On big data and data science

These days there is a lot of talk in the Miami start-ups and mid size organizations communities about big data. Usually looked at as something "new" and "cool" that you can do with your data, people ask you generic questions such as "Do you guys do big data?" or they even venture to state it as follows "Oh, I see, you guys do big data!".

I would like to clarify it right here: we currently do not do big data. While all our average projects collect and process significant amounts of data and while we do implement BI and Analytics, it would be a stretch to pretend that we are currently doing big data or data science.


Fig. 1 Big Data is a lot of Data!

I am writing this article to educate the public on what big data actually is, how it gets collected and processed, what kind of resources and technologies you would need to implement for big data, what kind of projects / initiatives is big data for and what kind of budgets is big data for. I will also touch on aspects of data science as many times data science goes hand in hand with big data.

This article does not want to be comprehensive however, if you are really interested in big data, it will give you a start point.

According to Wikipedia "Big data is a broad term for data sets so large or complex that traditional data processing applications are inadequate. Challenges include analysis, capture, data curation, search, sharing, storage, transfer, visualization, and information privacy."

Big data applications collect and process exceptionally large amounts of data, i.e. hundreds of terrabytes, petabytes or even exabytes of data of great varieties (not just alphanumeric data or binary pictures). These data are generated at great velocities and they have no guaranteed quality. Data sets are generally not easily link-able or immediately related to each other.

Examples of applications that involve big data are the ones under work in different Government Agencies (including the ones under the Obama's Administration Big Data Initiative), applications implemented by large consumer product or social media companies (where they are trying to understand consumer's behavior to increase sales), by car manufacturers (who collect a lot of technical data on their deployed fleets of vehicles in order to predict a component failure and replace it right on time), by national insurance companies, by telcos or by professional sports teams and franchises. Companies like EBay, Google, Facebook, IBM and SAP have the budgets and practical reasons to implement big data. GM does big data. And of course the Government does big data.

An example of an unusual or unstructured piece of datum would be a "like" triggered by a certain post on social media or a shortened url. How do you collect, store and analyze that in conjunction with other likes of the same (or of a different person) on the same (or on a different) type of post.

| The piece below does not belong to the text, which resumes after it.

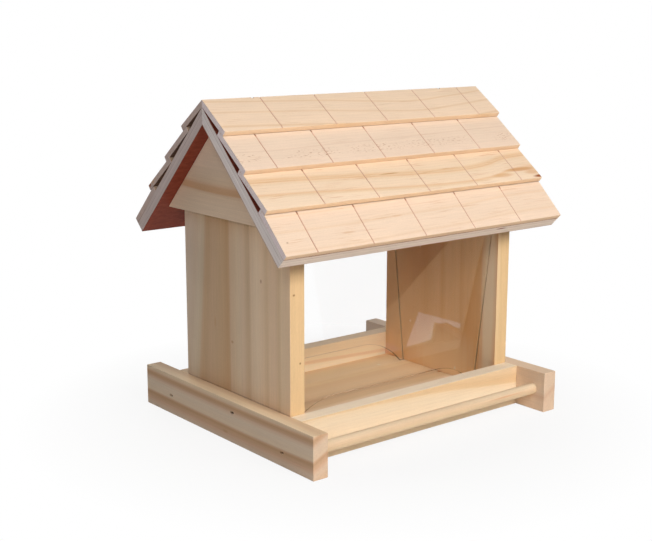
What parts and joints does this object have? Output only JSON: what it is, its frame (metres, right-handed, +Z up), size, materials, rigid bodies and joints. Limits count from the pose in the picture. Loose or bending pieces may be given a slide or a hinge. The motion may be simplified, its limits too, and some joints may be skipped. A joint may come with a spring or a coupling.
{
  "type": "bird feeder",
  "caption": "House-shaped wooden bird feeder with a lapped shingle roof that lifts off, leaning clear panes over a seed tray, and a perch rail on each long side.",
  "frame": {"origin": "on the ground under the middle of the tray, the centre of the bottom of the bounding box", "axes": "+X along the ridge towards the right-hand end, -Y is the front, +Z is up"},
  "size_m": [0.372, 0.3, 0.345],
  "materials": {
    "pine_board": "planed and sanded, untreated",
    "pine_shingle": "planed, untreated, sawn kerfs",
    "film_faced_plywood": "red-brown phenolic film on both faces, grey layered edges",
    "clear_acrylic": "clear polished sheet",
    "pine_dowel": "turned and sanded, untreated",
    "nail_steel": "bright drawn wire"
  },
  "bodies": {
    "house": {"back_rail": "pine_board", "end_rail_left": "pine_board", "end_rail_right": "pine_board", "end_wall_left": "pine_board", "end_wall_right": "pine_board", "floor_board": "pine_board", "frame_nails": "nail_steel", "front_rail": "pine_board", "perch_back": "pine_dowel", "perch_front": "pine_dowel"},
    "roof": {"gable_board_left": "pine_board", "gable_board_right": "pine_board", "roof_nails": "nail_steel", "roof_panel_back": "film_faced_plywood", "roof_panel_front": "film_faced_plywood", "shingle_back_1": "pine_shingle", "shingle_back_2": "pine_shingle", "shingle_back_3": "pine_shingle", "shingle_back_4": "pine_shingle", "shingle_front_1": "pine_shingle", "shingle_front_2": "pine_shingle", "shingle_front_3": "pine_shingle", "shingle_front_4": "pine_shingle"},
    "front_pane": {"pane_front": "clear_acrylic"},
    "back_pane": {"pane_back": "clear_acrylic"}
  },
  "joints": [
    {"name": "roof_lift", "type": "slide", "parent": "house", "child": "roof", "axis": [0, 0, 1], "range_m": [0, 0.15]},
    {"name": "front_pane_lift", "type": "slide", "parent": "house", "child": "front_pane", "axis": [0, -0.1219, 0.9925], "range_m": [0, 0.004]},
    {"name": "back_pane_lift", "type": "slide", "parent": "house", "child": "back_pane", "axis": [0, 0.1219, 0.9925], "range_m": [0, 0.004]}
  ]
}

Remember posts can be of any kind: pictures, videos, texts, binaries, urls etc.

The objective of the systems handling these data is generally to collect and process them, to correlate them and find patterns in these large amounts of unstructured data and to design predictive algorithms or software that, with a certain amount of accuracy, can predict the behavior of certain systems or processes.

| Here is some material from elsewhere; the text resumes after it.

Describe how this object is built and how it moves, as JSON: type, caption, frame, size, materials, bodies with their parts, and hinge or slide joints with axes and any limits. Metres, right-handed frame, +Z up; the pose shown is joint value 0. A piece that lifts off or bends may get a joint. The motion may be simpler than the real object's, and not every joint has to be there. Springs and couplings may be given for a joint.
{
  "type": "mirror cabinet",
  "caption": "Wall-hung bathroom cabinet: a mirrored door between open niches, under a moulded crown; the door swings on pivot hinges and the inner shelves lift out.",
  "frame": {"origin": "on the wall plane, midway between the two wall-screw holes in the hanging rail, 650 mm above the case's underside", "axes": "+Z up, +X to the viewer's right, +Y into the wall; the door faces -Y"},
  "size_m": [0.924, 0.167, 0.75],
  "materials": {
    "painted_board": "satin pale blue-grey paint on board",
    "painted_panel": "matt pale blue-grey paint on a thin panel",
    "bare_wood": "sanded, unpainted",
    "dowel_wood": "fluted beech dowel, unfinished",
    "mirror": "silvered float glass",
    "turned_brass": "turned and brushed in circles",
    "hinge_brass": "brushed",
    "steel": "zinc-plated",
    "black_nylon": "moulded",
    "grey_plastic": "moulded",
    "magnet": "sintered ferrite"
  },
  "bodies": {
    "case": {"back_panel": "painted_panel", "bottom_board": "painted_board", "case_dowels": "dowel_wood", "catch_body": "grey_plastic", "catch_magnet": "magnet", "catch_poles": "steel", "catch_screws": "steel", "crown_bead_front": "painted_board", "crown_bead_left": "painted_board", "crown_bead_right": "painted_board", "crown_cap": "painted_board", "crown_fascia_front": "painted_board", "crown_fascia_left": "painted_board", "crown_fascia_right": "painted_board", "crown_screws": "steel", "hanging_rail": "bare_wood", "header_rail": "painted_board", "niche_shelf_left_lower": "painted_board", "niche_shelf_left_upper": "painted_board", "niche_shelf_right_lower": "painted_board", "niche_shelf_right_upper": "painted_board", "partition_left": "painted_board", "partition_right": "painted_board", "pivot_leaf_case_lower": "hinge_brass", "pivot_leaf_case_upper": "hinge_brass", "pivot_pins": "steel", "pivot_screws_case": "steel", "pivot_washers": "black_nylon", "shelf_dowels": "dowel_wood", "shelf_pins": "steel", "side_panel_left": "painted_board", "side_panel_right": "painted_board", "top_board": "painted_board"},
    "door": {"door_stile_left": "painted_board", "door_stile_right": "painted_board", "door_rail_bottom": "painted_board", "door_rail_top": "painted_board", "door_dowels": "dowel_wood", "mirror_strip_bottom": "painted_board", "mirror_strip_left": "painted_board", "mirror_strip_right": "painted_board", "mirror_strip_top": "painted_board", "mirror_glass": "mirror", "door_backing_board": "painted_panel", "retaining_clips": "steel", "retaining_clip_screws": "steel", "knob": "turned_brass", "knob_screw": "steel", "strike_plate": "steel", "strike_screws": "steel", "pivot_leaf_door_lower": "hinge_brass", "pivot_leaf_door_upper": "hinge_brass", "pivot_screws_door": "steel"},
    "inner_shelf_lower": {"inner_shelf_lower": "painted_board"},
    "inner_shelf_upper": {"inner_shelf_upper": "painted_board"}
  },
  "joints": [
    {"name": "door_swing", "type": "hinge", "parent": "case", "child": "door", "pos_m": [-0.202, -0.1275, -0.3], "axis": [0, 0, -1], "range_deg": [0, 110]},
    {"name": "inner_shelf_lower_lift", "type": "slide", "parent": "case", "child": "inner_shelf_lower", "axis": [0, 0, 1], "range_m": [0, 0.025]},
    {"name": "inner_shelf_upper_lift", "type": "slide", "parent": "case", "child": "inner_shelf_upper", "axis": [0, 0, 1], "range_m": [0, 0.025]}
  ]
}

For example @ CERN (the place where the web was born and which is actually a nuclear physics lab that hosts the world's most powerful particle accelerator) scientists run experiments that are trying to explain some of the secrets of our universe. Their big data playground looks like this: about 60,000 processors distributed in thousands of computers in more than 100 data centers across the Globe. They collect and process some 30 petabytes of data.

Fig. 2 Supercomputer
Weather it's a supercomputer like Pleiades or a massively parallel / distributed / networked system you will need very serious infrastructure to handle big data. Your average shared (or even private) cloud host will more likely not be able to handle big data projects. The reason is they are generally designed to handle general purpose business applications and lack the processing horsepower, memory and storage capacity to handle these kinds of projects.

Processing big data and coming up with relevant / useful results also involves specialized technologies. They sound like these: Hadoop (used @ Yahoo), MapReduced, Hive, PIG and MongoDB. Predictive analytics are written in packages like MatLab, Mathematica, RapidMiner or Pervasive. Machine learning mechanisms are written in things like R, dlib or ELKI. Your average MySQL database with some back-end php code will not be able to successfully handle big data. While you can implement some traditional scripting on the data collection & data communication side of things, you will need specialized tools and complicated formulas to dig into the data you collected.

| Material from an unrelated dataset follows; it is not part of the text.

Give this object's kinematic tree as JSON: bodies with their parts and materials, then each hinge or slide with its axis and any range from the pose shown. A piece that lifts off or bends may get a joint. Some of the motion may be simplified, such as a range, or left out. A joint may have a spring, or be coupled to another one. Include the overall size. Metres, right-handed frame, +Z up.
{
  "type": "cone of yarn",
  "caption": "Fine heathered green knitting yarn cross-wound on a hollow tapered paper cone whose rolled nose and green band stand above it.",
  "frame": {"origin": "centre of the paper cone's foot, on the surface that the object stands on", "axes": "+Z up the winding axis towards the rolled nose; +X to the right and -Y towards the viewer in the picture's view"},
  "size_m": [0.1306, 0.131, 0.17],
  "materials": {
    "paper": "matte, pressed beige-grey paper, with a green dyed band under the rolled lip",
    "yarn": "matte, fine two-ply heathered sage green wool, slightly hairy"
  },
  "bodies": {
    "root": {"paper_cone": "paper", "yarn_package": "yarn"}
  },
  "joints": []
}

On the business side, last year we had an interesting discussion with the CTO of the Dolphins at the Dolphin's Stadium. As they are currently running a Big Data initiative to collect and dig into data collected from fans to increase fans experience on the Stadium and to increase tickets sales, they were struggling with a very simple notion. As follows: "The big question is ... what question to ask the system?". And that's obviously what question(s) to ask and how to design this system in order to actually see a benefit in increased sales. So before collecting large amounts of data and designing, think about your questions and your objectives. Or maybe it will come out ... It will jump at you ... as you start digging into those quadrillions of bits and pieces .,.

Now, a few words about data science as it does relate to big data and it is many times used in conjunction with big data. Here we go, back to a simple definition, I quote from Wikipedia "Data Science is the extraction of knowledge from large volumes of data that are structured or unstructured which is a continuation of the field data mining and predictive analytics [...]."

So what are some of the things your programmers have to be competent in to say they are data scientists? Here we go, just a few of key concepts.

To do data science you have to know statistics. Concepts to start with are as follows:

- parameters estimations

- confidence intervals
- p-value

I will not bother you with long definitions but, just an example, "confidence interval (CI) is a type of interval estimate of a population parameter. It is an observed interval (i.e., it is calculated from the observations), in principle different from sample to sample, that frequently includes the value of an unobservable parameter of interest if the experiment is repeated. How frequently the observed interval contains the parameter is determined by the confidence level or confidence coefficient." [quote from Wikipedia]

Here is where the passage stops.